I have a real dictionary in my desk that I use when I write (although I use an online one for writing e-mails to go with SpellCheck); however, unlike my parents, I don't own a multi-volume encyclopedia. After reading The Cult of the Amateur, I will probably eschew Wikipedia in the future. I understand and agree with the need to financially support and intellectually support the continued production of researched, well-written information--whether that be electronically or physical books, disks, etc.

I find myself irritated by the book, nonetheless. I can find the same kind of nonsense on my local radio stations, venues such as The History Channel, in the bookstore, and in my own family. Is bad information any less dangerous in those venues? Any less pervasive?

Are blogs, Facebook, etc., about expertise or conversation?

Monday, April 4, 2011


I recently finished Erin Kellison's Shadow Bound which tempted me to take it home because of the fact that the publisher considered it a "guaranteed read" and was willing to refund the purchase price (according to their arcane and limited set of conditions) if the reader didn't like the story. The deadline for refund had passed, but I was more interested in the idea of the guarantee than the guarantee itself.

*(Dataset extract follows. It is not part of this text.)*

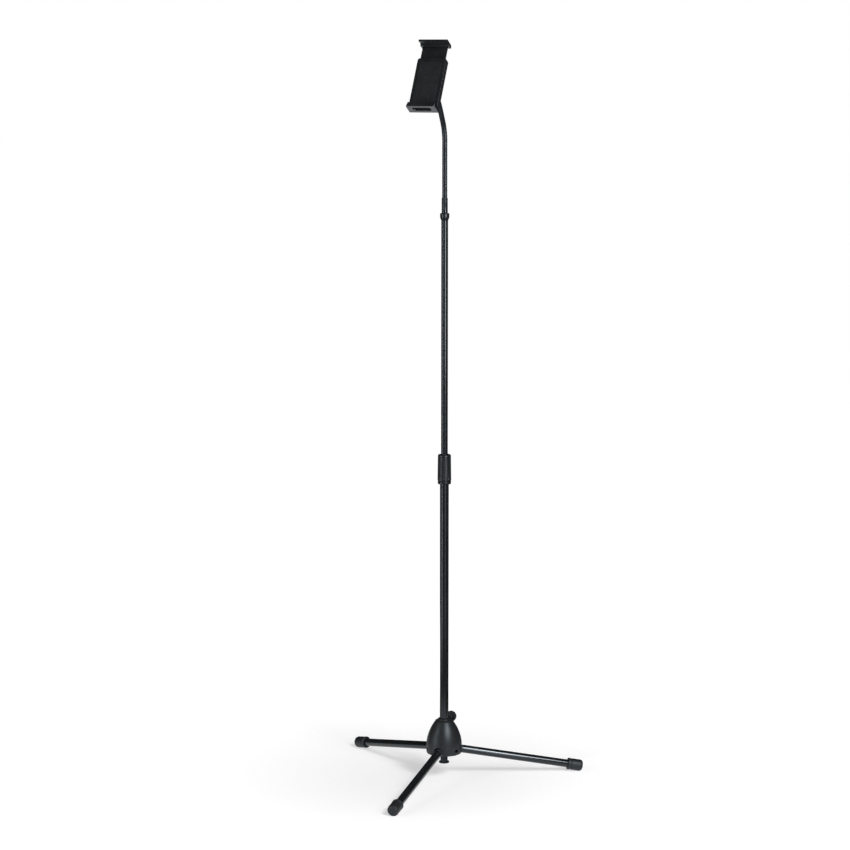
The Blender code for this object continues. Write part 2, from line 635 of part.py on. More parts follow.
def build_upper_jaw(holder):
    """A thin plate with a deep back. The jaw and its slide plate move along the local Z axis."""
    top = HOLDER_LENGTH / 2
    base = top - 0.0088
    under = top - 0.0044
    half = HOLDER_WIDTH / 2
    back = -HOLDER_BACK
    front = back - HOLDER_DEPTH
    jaw = block("upper_jaw", (-half, front, under), (half, back, top), "holder_plastic", holder, edge=0.0016)
    heel = block("upper_heel_shape", (-half + 0.0006, back - BODY_DEPTH - 0.0015, base),
                 (half - 0.0006, back - 0.0006, top - 0.0018), None, holder, edge=0.0008, segments=1)
    combine(jaw, heel, "UNION")
    lip = block("upper_lip_shape", (-half + 0.002, front + 0.0004, under - UPPER_LIP_HEIGHT),
                (half - 0.002, front + LIP_THICKNESS, top - 0.0018), None, holder, edge=0.0004, segments=1)
    combine(jaw, lip, "UNION")
    wide = SLIDE_WIDTH / 2
    block("slide_plate", (-wide, back - SLIDE_DEPTH[1], base - GAP - SLIDE_LENGTH),
          (wide, back - SLIDE_DEPTH[0], base - GAP), "holder_plastic", holder, edge=0.0010, segments=1)
    block("upper_pad", (-half + 0.006, front + LIP_THICKNESS + 0.0010, under - GAP - 0.0012),
          (half - 0.006, back - BODY_DEPTH - 0.0022, under - GAP), "black_rubber", holder, edge=0.0004, segments=1)


def build_legs(frame):
    leg_frames = []
    for index, azimuth in enumerate(LEG_AZIMUTHS, 1):
        angle = radians(azimuth)
        pivot = (PIVOT_RADIUS * cos(angle), PIVOT_RADIUS * sin(angle), PIVOT_Z)
        leg = make_empty(f"leg_{index}_hinge", frame, pivot, (0, 0, angle))
        leg_frames.append(leg)
        build_leg(leg, index)
    return leg_frames


def build():
    frame = make_empty("stand_frame", None, (0, POLE_Y, 0))
    block("floor_cutter", (-0.5, -0.5, -0.02), (0.5, 0.5, 0.0), None, frame)
    build_hub_housing(frame, build_legs(frame))
    build_hub_trim(frame)
    build_hub_knob(frame)
    build_pole(frame)
    build_lock_nut(frame)
    build_ferrule(frame)
    build_gooseneck(frame)
    forward, height, _ = neck_point(NECK_LENGTH)
    centre = (0, -forward, height)
    build_neck_end(make_empty("neck_end_axis", frame, centre, (NECK_LEAN, 0, 0)))
    holder = make_empty("holder_axis", frame, centre, (-HOLDER_LEAN, 0, 0))
    build_ball_stud(holder)
    build_holder_body(holder)
    build_lower_jaw(holder)
    build_upper_jaw(holder)


clear_scene()
PARTS = make_collection("phone_floor_stand")
TOOLS = make_collection("cutters_and_shapes")
build()
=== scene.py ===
import json
from math import atan2, cos, hypot, pi, radians, sin, sqrt, tau

import bmesh
import bpy
from mathutils import Matrix, Vector


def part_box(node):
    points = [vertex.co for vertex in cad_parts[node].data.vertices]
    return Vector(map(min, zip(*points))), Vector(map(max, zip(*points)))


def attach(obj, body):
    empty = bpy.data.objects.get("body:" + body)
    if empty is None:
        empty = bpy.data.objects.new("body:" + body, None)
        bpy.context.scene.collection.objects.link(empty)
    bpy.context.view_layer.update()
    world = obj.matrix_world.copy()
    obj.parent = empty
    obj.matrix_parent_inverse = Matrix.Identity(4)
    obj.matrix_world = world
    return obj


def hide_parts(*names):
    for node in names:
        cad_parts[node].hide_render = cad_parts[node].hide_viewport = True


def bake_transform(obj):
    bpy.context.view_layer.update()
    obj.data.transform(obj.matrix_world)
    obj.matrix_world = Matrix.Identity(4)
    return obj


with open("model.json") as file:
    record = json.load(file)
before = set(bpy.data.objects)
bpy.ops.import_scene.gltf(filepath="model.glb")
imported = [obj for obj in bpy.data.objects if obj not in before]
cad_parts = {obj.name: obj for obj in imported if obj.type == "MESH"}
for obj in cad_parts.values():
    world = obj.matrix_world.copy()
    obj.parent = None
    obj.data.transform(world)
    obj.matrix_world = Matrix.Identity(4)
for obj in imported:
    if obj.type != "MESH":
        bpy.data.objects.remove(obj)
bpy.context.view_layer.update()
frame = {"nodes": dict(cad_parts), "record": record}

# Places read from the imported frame
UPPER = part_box("upper_tube")
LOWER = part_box("lower_tube")
POLE_Y = (UPPER[0].y + UPPER[1].y) / 2
POLE = Matrix.Translation((0, POLE_Y, 0))
STILL = Matrix.Identity(4)

# Sizes and joint frames of the stand in metres and degrees, the same as the CAD's.
# GAP is the clearance between two pieces that fit into each other.
GAP = 0.0003
LOWER_TUBE_RADIUS, UPPER_TUBE_RADIUS, LEG_TUBE_RADIUS, NECK_RADIUS = 0.0105, 0.0080, 0.0095, 0.00615
HUB_RADIUS, HUB_SKIRT_Z, HUB_TOP_Z, HUB_BOTTOM_Z = 0.0427, 0.080, 0.145, 0.061
ARCH_HALF = 0.01025
PIN_RADIUS, PIN_BOSS_RADIUS, PIN_BOSS_END = 0.0025, 0.0056, 0.0327
LEG_AZIMUTHS = (270.0, 30.0, 150.0)
PIVOT_RADIUS, PIVOT_Z = 0.0242, 0.0715
FOOT_RADIUS, FOOT_AXIS_Z = 0.340, 0.0118
NECK_BASE_Z = 1.392
NECK_STRETCHES = ((0.1300, 0.0, 0.0), (0.0487, 0.0, 31.0), (0.0220, 31.0, 31.0), (0.0450, 31.0, 38.1),
                  (0.0440, 38.1, 38.1))
NECK_LENGTH = sum(stretch[0] for stretch in NECK_STRETCHES)
NECK_END = NECK_LENGTH - 0.0341
NECK_HINGES = [0.022 + 0.0387 * i for i in range(6)]
HOLDER_LEAN = radians(29.5)
KNOB = Matrix.Translation((0, 0, 0.1378)) @ Matrix.Rotation(-pi / 2, 4, "X")


# ---------------------------------------------------------------- materials
def new_material(name):
    """A node material with its tree and its Principled shader."""
    material = bpy.data.materials.new(name)
    material.use_nodes = True
    tree = material.node_tree
    return material, tree, tree.nodes["Principled BSDF"]


def node(tree, kind, **values):
    """Adds a node, and sets each value on the input or the property of that name."""
    made = tree.nodes.new(kind)
    for key, value in values.items():
        if key in made.inputs:
            made.inputs[key].default_value = value
        else:
            setattr(made, key, value)
    return made


def noise(tree, coords, scale, detail, stretch=(1, 1, 1), roughness=0.5):
    mapping = node(tree, "ShaderNodeMapping")
    mapping.inputs["Scale"].default_value = stretch
    tree.links.new(coords, mapping.inputs["Vector"])
    made = node(tree, "ShaderNodeTexNoise", Scale=scale, Detail=detail, Roughness=roughness)
    tree.links.new(mapping.outputs["Vector"], made.inputs["Vector"])
    return made.outputs["Fac"]


def remap(tree, value, low, high, start, end):
    """Turns values from start to end into values from low to high."""
    made = node(tree, "ShaderNodeMapRange")
    made.inputs["From Min"].default_value = start
    made.inputs["From Max"].default_value = end
    made.inputs["To Min"].default_value = low
    made.inputs["To Max"].default_value = high
    tree.links.new(value, made.inputs["Value"])
    return made.outputs["Result"]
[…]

I am a willing victim of marketing.

Was the story good? Well, yeah. I stayed up late to finish it, slamming the last few chapters into my brain as my eyes fought to take "just a brief break" as midnight came and went. There was tension, an overwhelming sense that the ending would be bleak, jumping jacks of hope that it wouldn't, viscious kicks to hope's groin, and so forth as the pages resolutely keep flipping down toward the resolution.

In the end, however, I felt that author's idea for the story might be more interesting than the formula that shaped the published narrative. The go-go-go plot, flipping sometimes through high-energy bedroom routines, just didn't give me much time to get a purchase on the characters or the structure of the world. It was as if someone had helpfully cut out all that distracting and tantalizing scent just so the blooms would be more showy. I wanted more time with the mythology, more time to run my hands over the joinery that connected the magic to the mundane. In particular, I wanted more time with a main character who developed both through her own strength and the press of circumstance. Perhaps a main character who more fully owned the story.

I'm undecided on whether to get the second book in the series. It looks like that book might delve a little deeper into interesting areas; however, I feel the template has already been set by this first taste. The guarantee was solid, I did enjoy the book. I would have liked more story, though.

Friday, April 1, 2011

Still Stinging

I finished the Elegies last night and opened my e-mail this morning to find that my goals are too complex and that I need to lighten up. Apparently, immersing myself in the question of what I'm doing and how I'm doing it only leads to confusing blog posts and grim e-mails.

Fair enough. I kept reading lines out loud to see if they sounded as overwrought as they felt while reading. It was easy to lose perspective because the essays tended toward a depressing vision of a future in which we are plugged into the hive and unable to separate ourselves from the group, when the impulses propagate through entire societies like a craving for sugar runs through my own limbs right about this time of day. Where will the organization come from in the hive? Where will the thoughts and impulse control come from?

As I send this out, into the spreading void of the hive, it seems more or less as if I'm talking to myself; I'm thinking via keyboard, mediating my own thoughts into grammatical structures and then into typeface and then into the blankness of the untraveled interwebs. Have I lost a sense of interiority then? Have I divided my thinking into public and private just as I've accustomed myself to the idea that cameras are everywhere and the public sphere begins just outside the front door and even in the house, depending on the images released in various social networks.

It seems odd to me that stories would vanish as the constructed self vanishes--who are these people who used to expect that they would be able to escape, what was the panopticon like when it was an invisible diety rather than a humming machine?

How much longer can they last, these stories?